At first sight the task presented grave difficulties—nay, it seemed almost impossible of execution. To begin with, it would have been futile to think of publishing the whole of the twenty thousand letters; in the second place, it might appear a work of supererogation to reconstruct from them in detail the story of a liaison well known to have been uneventful, almost monotonous, and more suggestive of a litany or the beads of a rosary than of tragedy or a novel.

We have attempted to surmount these objections in the following manner:

In the first portion we present the biography of Juliette Drouet in the form of a series of synthetic tableaux, each tableau summarising several lustres of her life. We thus avoid the long-drawn-out narrative, year by year, of an existence devoid of incident or adventure.

In the second, we publish those letters which strike us as peculiarly eloquent, witty, or lyrical. In the light shed upon them by the preliminary biography, they form, as one might say, its justification and natural sequel.

At the outset of her liaison with the poet Juliette does not date her “scribbles”; she merely notes the time of day and the day of the week, until about 1840; we have therefore been obliged to content ourselves with the classification effected by her in the collection of her manuscripts, and preserved by her executor.

From 1840 she dated every sheet. Consequently our work simultaneously achieves more precision and certainty.

When its difficulties have seemed insuperable, we have derived valuable encouragement from the sympathy of the literary students and friends who had urged us to undertake it, or were assisting us in its execution. We have pleasure in recording our thanks to the following: MM. Louis Barthou, Beuve, A. Blaizot, François Camailhac, Eugène Planès, Escolier, etc. b We have often wondered what the charming woman whose ideals, tastes, and habits have, by degrees, become almost as familiar to us as her handwriting, would have thought of our efforts. As far as she herself is concerned there can be but little doubt. She would have made fun of the undertaking. By dint of moving in the society of men of high literary attainments she had acquired a very modest estimate of her own wit and talent. In 1877, when the architect Roblin one day discovered her sorting out her “scribbles,” he thought she was attempting to write a book and gravely asked her “when it was to be published.” “What an idea!” she cried, and burst out laughing.

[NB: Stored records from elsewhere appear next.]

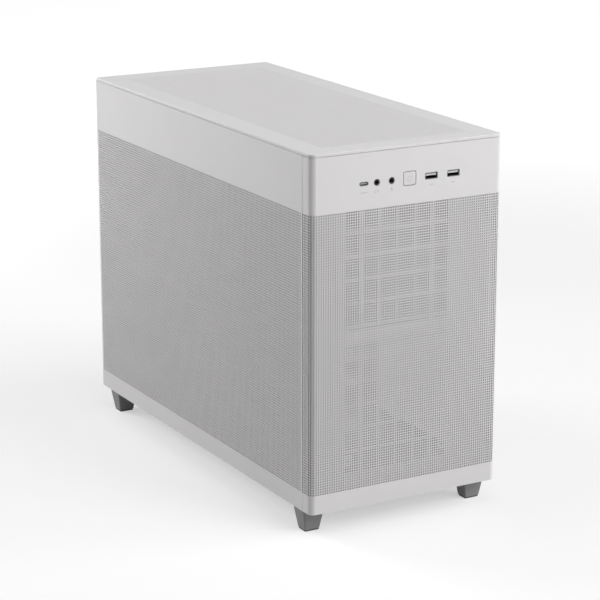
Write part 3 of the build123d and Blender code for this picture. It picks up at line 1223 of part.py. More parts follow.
with BuildPart() as psu_switch_body:
    reach = SWITCH_RADIUS + 1.7
    deep = SWITCH_WIDTH / 2 + 1.7
    slab(
        (SWITCH_X - reach, SWITCH_X + reach),
        (SUPPLY_Y - deep, SUPPLY_Y + deep),
        (SUPPLY_Z, SWITCH_Z + 9.0),
    )
    slab(
        (SWITCH_X - reach - 2.0, SWITCH_X + reach + 2.0),
        (SUPPLY_Y - deep - 2.0, SUPPLY_Y + deep + 2.0),
        (SUPPLY_Z - CLEAR * 3, SUPPLY_Z),
    )
    hollow = (SUPPLY_Y - SWITCH_WIDTH / 2 - RUNNING, SUPPLY_Y + SWITCH_WIDTH / 2 + RUNNING)
    rod("Y", SWITCH_RADIUS + RUNNING, hollow, (SWITCH_X, SWITCH_Z), Mode.SUBTRACT)
    wide = SWITCH_RADIUS + RUNNING
    slab((SWITCH_X - wide, SWITCH_X + wide), hollow, (SUPPLY_Z - 2.0, SWITCH_Z), Mode.SUBTRACT)
psu_switch_body.part.label = "psu_switch_body"
export_step(psu_switch_body.part, "parts/psu_switch_body.step")

with BuildPart() as psu_rocker:
    paddle = (SUPPLY_Y - SWITCH_WIDTH / 2, SUPPLY_Y + SWITCH_WIDTH / 2)
    rod("Y", SWITCH_RADIUS, paddle, (SWITCH_X, SWITCH_Z))
    with Locations(Plane(origin=(SWITCH_X, SUPPLY_Y, SWITCH_Z)).rotated((0, SWITCH_TILT, 0))):
        with Locations((0, 0, -SWITCH_RADIUS - 3.6)):
            Box(4 * SWITCH_RADIUS, 2 * SWITCH_WIDTH, 2 * SWITCH_RADIUS, mode=Mode.SUBTRACT)
psu_rocker.part.label = "psu_rocker"
export_step(psu_rocker.part, "parts/psu_rocker.step")


# ================================================================ leads
LEAD_SHARE = 0.45  # of the shorter run, taken by each arc


def bend_radii(points):
    """Largest arcs that the runs of a lead allow."""
    radii = []
    for before, here, after in zip(points, points[1:], points[2:]):
        first = Vector(*here) - Vector(*before)
        second = Vector(*after) - Vector(*here)
        turn = radians(first.get_angle(second))
        radii.append(LEAD_SHARE * min(first.length, second.length) / tan(turn / 2))
    return radii


def lead(points, radius):
    """Round lead along straight runs joined by arcs."""
    with BuildPart() as cable:
        with BuildLine() as route:
            FilletPolyline(*points, radius=bend_radii(points))
        start = Vector(*points[1]) - Vector(*points[0])
        with BuildSketch(Plane(origin=points[0], z_dir=start)):
            Circle(radius)
        sweep(path=route.line)
    return cable


MAINS_LEAD = 3.5
PLUG_DEPTH = 30.0
PLUG_BEVEL = 4.0
PLUG_Z = SUPPLY_Z - CLEAR * 3
mains_start = PLUG_Z - PLUG_DEPTH

with BuildPart() as mains_plug:
    slab(
        (SUPPLY_INLET_X - INLET_WIDTH / 2, SUPPLY_INLET_X + INLET_WIDTH / 2),
        (SUPPLY_Y - INLET_HEIGHT / 2, SUPPLY_Y + INLET_HEIGHT / 2),
        (mains_start, PLUG_Z),
    )
    chamfer(mains_plug.faces().sort_by(Axis.Z)[0].edges(), PLUG_BEVEL)
    with BuildSketch(supply_inlet_plane) as nose:
        Rectangle(INLET_WIDTH - 2 * INLET_WALL - 2 * CLEAR, INLET_HEIGHT - 2 * INLET_WALL - 2 * CLEAR)
        with Locations(INLET_PINS):
            Rectangle(INLET_PIN[0] + 2 * CLEAR, INLET_PIN[1] + 2 * CLEAR, mode=Mode.SUBTRACT)
    extrude(amount=-(INLET_DEPTH - 4.0))
    with BuildSketch(supply_inlet_plane):
        Rectangle(INLET_WIDTH - 2 * INLET_WALL - 2 * CLEAR, INLET_HEIGHT - 2 * INLET_WALL - 2 * CLEAR)
    extrude(amount=CLEAR * 3)
mains_plug.part.label = "mains_plug"
export_step(mains_plug.part, "parts/mains_plug.step")

mains_points = [
    (SUPPLY_INLET_X, SUPPLY_Y, mains_start),
    (SUPPLY_INLET_X, SUPPLY_Y, mains_start - 46.0),
    (SUPPLY_INLET_X - 2.0, SUPPLY_Y + 14.0, FLOOR_Z + 32.0),
    (SUPPLY_INLET_X - 6.0, SUPPLY_Y + 60.0, FLOOR_Z + 8.0),
    (MAINS_X - 6.0, SUPPLY_Y + 130.0, FLOOR_Z + 6.5),
    (MAINS_X - 8.0, SUPPLY_Y + 200.0, FLOOR_Z + 6.0),
    (MAINS_X - 4.0, SUPPLY_Y + 266.0, FLOOR_Z + 9.0),
    (MAINS_X, SUPPLY_Y + 322.0, MAINS_Z),
    (MAINS_X, FRAME_REAR - INLET_DEPTH, MAINS_Z),
]
mains_lead = lead(mains_points, MAINS_LEAD)
mains_lead.part.label = "mains_lead"
export_step(mains_lead.part, "parts/mains_lead.step")

POWER_SOCKET_Y = BOARD_REAR - BOARD_SIZE + 8.0
POWER_SOCKET_Z = BOARD_TOP - 98.0
POWER_SOCKET_X = BOARD_X - 26.0
board_points = [
    (LEAD_EXIT[0], LEAD_EXIT[1], SUPPLY_TOP - SUPPLY_WALL),
    (LEAD_EXIT[0], LEAD_EXIT[1] + 2.0, SUPPLY_TOP + 22.0),
    (LEAD_EXIT[0] - 4.0, LEAD_EXIT[1] + 34.0, SUPPLY_TOP + 33.0),
    (LEAD_EXIT[0] - 8.0, LEAD_EXIT[1] + 68.0, SUPPLY_TOP + 4.0),
    (LEAD_EXIT[0] - 14.0, LEAD_EXIT[1] + 92.0, SUPPLY_TOP - 44.0),
    (POWER_SOCKET_X - 22.0, POWER_SOCKET_Y - 26.0, POWER_SOCKET_Z + 20.0),
    (POWER_SOCKET_X - 18.0, POWER_SOCKET_Y - 6.0, POWER_SOCKET_Z + 3.0),
    (POWER_SOCKET_X - 8.0, POWER_SOCKET_Y, POWER_SOCKET_Z),
    (POWER_SOCKET_X, POWER_SOCKET_Y, POWER_SOCKET_Z),
]
board_lead = lead(board_points, LEAD_RADIUS)
board_lead.part.label = "board_lead"
export_step(board_lead.part, "parts/board_lead.step")

with BuildPart() as board_power_plug:
    slab(
        (POWER_SOCKET_X, BOARD_X),
        (POWER_SOCKET_Y - 5.0, POWER_SOCKET_Y + 5.0),
        (POWER_SOCKET_Z - 26.0, POWER_SOCKET_Z + 26.0),
    )
board_power_plug.part.label = "board_power_plug"
export_step(board_power_plug.part, "parts/board_power_plug.step")

# ================================================================ drive
DRIVE_X = TRAY_X + SHEET
with BuildPart() as storage_drive:
    slab(
        (DRIVE_X, DRIVE_X + DRIVE_SIZE[2]),
        (DRIVE_PLACE[0] - DRIVE_SIZE[1] / 2, DRIVE_PLACE[0] + DRIVE_SIZE[1] / 2),
        (DRIVE_PLACE[1] - DRIVE_SIZE[0] / 2, DRIVE_PLACE[1] + DRIVE_SIZE[0] / 2),
    )
    fillet(storage_drive.edges().filter_by(Axis.X), 2.0)
storage_drive.part.label = "storage_drive"
export_step(storage_drive.part, "parts/storage_drive.step")

# ================================================================ screws
with BuildPart() as case_screws:
    screws("X", BOARD_HOLES, BOARD_X, TRAY_X - 1.0, -1)
    cover_screws = [(INNER_REAR - LIP / 2, centre) for centre in SLOT_CENTRES]
    screws("X", cover_screws, SHELF_X - COVER_SHEET, SHELF_X + 4.0, -1)
    screws("Y", REAR_FAN_PLACES, FRAME_REAR, INNER_REAR - 10.0, 1)
    screws("Z", SUPPLY_SCREWS, SUPPLY_Z - SHEET, SUPPLY_Z + 4.0, -1)
    bracket_screws = [(side * BRACKET_HOLES_X, BRACKET_HOLE_Z) for side in (-1, 1)]
    bracket_screws += [(side * BRACKET_HOLES_X / 2, IO_WINDOW_Z[0] - 6.0) for side in (-1, 1)]
    screws("Y", bracket_screws, FRAME_FRONT, INNER_FRONT + 4.0, -1)
case_screws.part.label = "case_screws"
export_step(case_screws.part, "parts/case_screws.step")
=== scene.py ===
import json
import math

import bmesh
import bpy
from mathutils import Matrix, Vector


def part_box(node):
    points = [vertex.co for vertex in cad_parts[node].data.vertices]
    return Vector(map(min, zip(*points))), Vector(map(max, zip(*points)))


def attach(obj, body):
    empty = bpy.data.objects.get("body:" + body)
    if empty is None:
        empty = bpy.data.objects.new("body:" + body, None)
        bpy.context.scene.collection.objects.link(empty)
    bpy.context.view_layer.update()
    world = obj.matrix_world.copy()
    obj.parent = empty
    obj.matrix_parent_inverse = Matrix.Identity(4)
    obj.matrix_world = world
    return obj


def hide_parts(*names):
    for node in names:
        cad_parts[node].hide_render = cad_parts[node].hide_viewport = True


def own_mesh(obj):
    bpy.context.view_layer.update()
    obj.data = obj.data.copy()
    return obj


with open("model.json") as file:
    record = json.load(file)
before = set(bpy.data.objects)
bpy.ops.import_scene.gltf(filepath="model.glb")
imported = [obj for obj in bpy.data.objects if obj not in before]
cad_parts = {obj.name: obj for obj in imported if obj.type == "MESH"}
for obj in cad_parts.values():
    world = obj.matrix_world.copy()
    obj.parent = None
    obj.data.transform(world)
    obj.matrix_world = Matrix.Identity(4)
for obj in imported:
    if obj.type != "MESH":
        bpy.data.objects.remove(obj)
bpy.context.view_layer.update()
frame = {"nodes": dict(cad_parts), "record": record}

# Desktop computer tower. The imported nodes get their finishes, and the four sheet covers are
# made again with their perforation. Metres, front towards -Y, feet on Z = 0.

NODES = frame["nodes"]
MM = 0.001

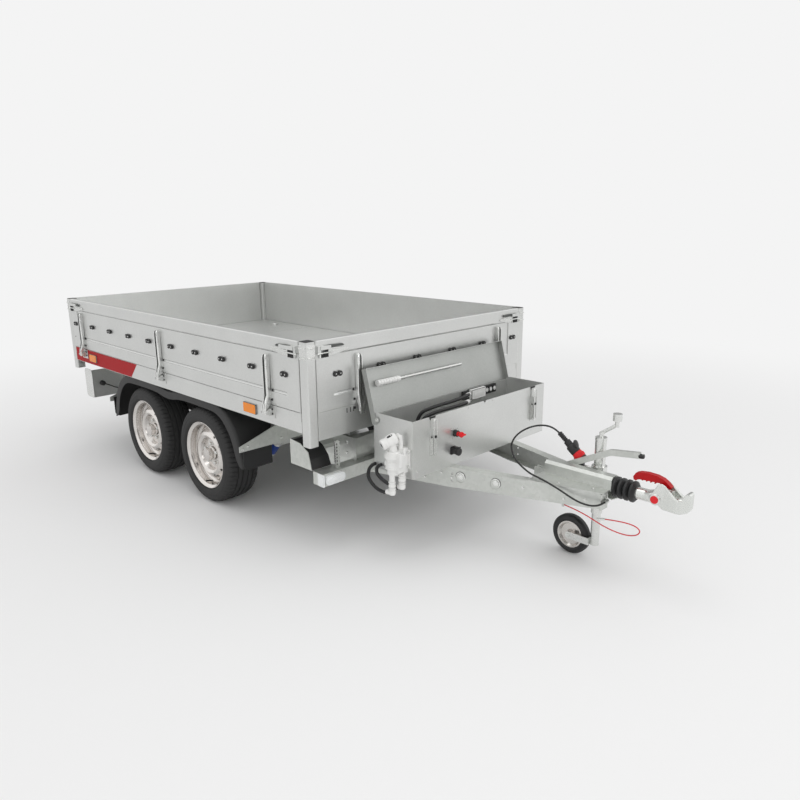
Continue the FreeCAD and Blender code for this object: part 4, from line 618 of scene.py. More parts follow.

Such was not the opinion of Victor Hugo, however. That perfect artist attached the utmost importance to the writings of his friend. Each time she wished to destroy them he commanded her to preserve them. Whenever she proposed to bring them to a close, he insisted upon her continuing. We possess an unpublished letter from the poet in which he exclaims:

“Your letters, my Juliette, constitute my treasure, my casket of jewels, my riches! In them our joint lives are recorded day by day, thought by thought. All that you dreamed lies there, all that you suffered. They are charming mirrors, each one of which reflects a fresh aspect of your lovely soul.”

Surely such a phrase conveys approbation and sanction sufficient for both Juliette Drouet and her humble biographer.